How influential are skeptical blogs? You will never know will you? What if the Skeptics Handbook was read by only a few, but very influential columnists — and it gave them the basics and the confidence to fill in details they were leaning towards anyhow. What if they emailed me privately every now and again. What if my blogs are read by a few national cartoonists, or maybe a comedy writer here and there, it would be very hard to track if or how those ideas and memes turned up in popular media wouldn’t it?

Or how about politicians? What if my site was followed by five or ten politicians at the highest levels, and they never admitted reading it, but they did their research and followed the debate so that they could design policies with back doors and minimal costs? That wouldn’t turn up in google stats either.

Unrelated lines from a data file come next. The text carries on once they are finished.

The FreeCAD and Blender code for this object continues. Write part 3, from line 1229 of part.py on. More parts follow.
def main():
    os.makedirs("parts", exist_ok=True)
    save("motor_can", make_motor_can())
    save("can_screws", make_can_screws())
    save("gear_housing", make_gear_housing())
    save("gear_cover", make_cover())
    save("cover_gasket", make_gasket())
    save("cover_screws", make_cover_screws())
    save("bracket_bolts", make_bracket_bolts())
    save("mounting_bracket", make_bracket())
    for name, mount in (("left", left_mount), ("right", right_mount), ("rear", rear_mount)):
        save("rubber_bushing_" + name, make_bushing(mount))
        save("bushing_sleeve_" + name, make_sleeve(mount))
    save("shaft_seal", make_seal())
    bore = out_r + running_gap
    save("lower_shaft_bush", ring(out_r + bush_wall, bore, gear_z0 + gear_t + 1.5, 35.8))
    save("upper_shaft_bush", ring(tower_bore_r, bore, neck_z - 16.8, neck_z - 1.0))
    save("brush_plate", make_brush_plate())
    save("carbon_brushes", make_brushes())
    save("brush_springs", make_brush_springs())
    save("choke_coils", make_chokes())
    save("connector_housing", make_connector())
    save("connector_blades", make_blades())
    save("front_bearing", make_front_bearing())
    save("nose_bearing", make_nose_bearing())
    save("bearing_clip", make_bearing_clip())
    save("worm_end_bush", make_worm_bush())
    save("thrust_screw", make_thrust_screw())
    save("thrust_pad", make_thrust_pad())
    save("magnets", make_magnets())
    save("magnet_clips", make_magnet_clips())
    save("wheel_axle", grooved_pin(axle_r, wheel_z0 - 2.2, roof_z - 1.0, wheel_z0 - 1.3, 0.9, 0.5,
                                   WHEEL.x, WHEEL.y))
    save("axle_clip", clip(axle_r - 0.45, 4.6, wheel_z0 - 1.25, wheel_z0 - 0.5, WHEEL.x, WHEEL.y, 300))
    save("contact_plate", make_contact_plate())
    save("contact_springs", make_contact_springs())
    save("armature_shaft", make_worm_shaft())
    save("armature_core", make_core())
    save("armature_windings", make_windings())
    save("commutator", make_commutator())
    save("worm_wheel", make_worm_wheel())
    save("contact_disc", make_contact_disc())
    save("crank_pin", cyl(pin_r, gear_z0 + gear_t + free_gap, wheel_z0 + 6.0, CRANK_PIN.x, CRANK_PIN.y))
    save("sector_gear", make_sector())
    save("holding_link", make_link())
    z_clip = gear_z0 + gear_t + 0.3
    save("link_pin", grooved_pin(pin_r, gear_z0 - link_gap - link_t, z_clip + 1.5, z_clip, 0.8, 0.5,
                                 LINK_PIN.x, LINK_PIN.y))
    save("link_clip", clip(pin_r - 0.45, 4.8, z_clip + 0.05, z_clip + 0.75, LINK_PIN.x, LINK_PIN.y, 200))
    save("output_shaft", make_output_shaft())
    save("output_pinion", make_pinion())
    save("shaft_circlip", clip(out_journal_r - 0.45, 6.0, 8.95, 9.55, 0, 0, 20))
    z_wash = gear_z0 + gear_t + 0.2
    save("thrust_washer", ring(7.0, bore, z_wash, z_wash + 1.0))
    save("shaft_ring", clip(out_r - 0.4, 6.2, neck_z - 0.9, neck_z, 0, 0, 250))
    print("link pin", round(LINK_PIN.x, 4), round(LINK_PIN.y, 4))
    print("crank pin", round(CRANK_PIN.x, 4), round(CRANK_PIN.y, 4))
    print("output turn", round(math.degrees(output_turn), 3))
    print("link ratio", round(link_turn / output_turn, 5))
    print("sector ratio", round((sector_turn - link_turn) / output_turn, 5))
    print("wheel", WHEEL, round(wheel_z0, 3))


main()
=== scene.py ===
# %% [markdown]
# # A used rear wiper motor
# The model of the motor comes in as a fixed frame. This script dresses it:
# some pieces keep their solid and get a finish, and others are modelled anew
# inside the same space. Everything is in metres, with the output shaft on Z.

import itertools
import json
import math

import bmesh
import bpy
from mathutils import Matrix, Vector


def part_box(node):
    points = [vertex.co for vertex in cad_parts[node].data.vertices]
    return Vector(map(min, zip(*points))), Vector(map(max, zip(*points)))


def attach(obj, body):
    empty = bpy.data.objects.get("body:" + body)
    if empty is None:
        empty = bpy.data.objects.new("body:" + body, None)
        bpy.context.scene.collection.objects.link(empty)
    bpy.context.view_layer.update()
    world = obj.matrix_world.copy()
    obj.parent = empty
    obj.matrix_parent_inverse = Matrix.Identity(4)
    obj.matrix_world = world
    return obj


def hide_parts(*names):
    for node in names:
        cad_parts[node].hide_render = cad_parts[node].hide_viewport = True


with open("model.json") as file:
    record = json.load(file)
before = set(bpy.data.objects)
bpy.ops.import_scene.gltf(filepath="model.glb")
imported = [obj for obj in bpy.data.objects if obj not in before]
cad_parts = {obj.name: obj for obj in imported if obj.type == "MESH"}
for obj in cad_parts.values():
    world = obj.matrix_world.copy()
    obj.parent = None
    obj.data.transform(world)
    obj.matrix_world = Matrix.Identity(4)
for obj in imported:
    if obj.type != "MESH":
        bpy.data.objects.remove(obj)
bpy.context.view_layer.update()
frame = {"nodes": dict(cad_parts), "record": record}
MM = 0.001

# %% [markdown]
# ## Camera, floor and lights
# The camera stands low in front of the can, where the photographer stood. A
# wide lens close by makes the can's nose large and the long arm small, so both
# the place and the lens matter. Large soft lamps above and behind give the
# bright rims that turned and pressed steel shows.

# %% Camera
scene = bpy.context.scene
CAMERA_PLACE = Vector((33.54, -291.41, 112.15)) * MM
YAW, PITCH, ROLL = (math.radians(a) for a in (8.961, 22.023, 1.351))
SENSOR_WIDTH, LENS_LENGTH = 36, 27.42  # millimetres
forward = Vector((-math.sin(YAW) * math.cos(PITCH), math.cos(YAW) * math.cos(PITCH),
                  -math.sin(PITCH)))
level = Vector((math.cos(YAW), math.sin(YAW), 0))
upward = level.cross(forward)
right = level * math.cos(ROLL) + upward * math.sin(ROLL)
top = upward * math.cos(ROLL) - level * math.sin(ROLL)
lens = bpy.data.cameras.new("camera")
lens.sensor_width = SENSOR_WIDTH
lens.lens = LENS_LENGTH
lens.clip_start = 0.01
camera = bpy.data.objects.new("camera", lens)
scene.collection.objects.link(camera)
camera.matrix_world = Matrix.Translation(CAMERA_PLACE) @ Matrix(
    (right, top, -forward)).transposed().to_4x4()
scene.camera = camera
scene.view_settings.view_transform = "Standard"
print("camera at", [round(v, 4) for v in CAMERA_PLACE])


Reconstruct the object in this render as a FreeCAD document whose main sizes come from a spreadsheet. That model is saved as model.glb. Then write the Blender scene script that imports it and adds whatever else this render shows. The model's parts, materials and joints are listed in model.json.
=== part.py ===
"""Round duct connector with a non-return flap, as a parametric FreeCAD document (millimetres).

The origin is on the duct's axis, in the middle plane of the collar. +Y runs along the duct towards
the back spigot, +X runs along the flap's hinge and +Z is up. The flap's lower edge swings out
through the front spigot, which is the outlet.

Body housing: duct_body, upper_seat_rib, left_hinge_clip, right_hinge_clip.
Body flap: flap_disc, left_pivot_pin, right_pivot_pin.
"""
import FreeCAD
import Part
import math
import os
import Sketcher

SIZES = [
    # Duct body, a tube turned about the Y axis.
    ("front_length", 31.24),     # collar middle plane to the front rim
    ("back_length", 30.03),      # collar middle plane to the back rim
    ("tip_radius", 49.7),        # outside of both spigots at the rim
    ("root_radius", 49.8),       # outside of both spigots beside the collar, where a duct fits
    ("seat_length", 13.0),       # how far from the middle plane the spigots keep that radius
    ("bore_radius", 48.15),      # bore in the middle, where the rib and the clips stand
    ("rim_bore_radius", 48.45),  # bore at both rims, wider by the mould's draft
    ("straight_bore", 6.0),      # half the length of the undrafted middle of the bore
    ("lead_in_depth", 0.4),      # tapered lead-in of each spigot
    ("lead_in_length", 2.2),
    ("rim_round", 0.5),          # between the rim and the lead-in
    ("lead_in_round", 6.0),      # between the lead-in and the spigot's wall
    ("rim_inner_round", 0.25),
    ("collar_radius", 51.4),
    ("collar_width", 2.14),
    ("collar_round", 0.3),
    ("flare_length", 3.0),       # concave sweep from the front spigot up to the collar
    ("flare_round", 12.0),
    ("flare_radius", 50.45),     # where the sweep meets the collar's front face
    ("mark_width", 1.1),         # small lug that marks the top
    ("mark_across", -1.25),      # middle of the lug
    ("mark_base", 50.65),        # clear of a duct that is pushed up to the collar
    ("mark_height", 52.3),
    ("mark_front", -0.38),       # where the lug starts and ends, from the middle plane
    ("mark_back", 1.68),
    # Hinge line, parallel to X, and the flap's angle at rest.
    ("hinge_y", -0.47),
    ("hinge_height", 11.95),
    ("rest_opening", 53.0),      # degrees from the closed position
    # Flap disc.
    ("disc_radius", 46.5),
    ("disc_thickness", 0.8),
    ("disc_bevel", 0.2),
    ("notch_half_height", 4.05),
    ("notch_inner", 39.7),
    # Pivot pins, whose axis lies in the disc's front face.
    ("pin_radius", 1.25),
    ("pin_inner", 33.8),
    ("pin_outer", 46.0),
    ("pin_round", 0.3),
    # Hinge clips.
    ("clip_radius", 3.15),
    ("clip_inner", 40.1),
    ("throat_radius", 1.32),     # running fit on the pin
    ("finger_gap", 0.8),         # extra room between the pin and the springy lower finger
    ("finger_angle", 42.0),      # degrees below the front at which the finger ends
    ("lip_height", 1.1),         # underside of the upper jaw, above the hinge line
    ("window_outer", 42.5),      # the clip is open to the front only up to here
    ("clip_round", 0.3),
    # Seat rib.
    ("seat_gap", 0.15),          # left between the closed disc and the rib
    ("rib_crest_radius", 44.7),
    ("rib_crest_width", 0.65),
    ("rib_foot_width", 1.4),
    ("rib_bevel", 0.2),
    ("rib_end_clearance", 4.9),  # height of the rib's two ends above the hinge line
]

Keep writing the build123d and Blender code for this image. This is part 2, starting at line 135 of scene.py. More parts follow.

What if I went to dinner with people who were influential in business and they took on those arguments, but never mentioned my name? How would anyone know? Network researchers following blogroll links are stumbling around in the dark.

* The Grantham Institute was funded by a private donor, but oversees the Centre for Climate Change Economics and Policy (CCCEP) which is funded by the ESRC(The Economic and Social Research Council which is a non-departmental government body.)


Amelia Sharman (2013) Mapping the climate sceptical blogosphere, Open access paper can be seen here.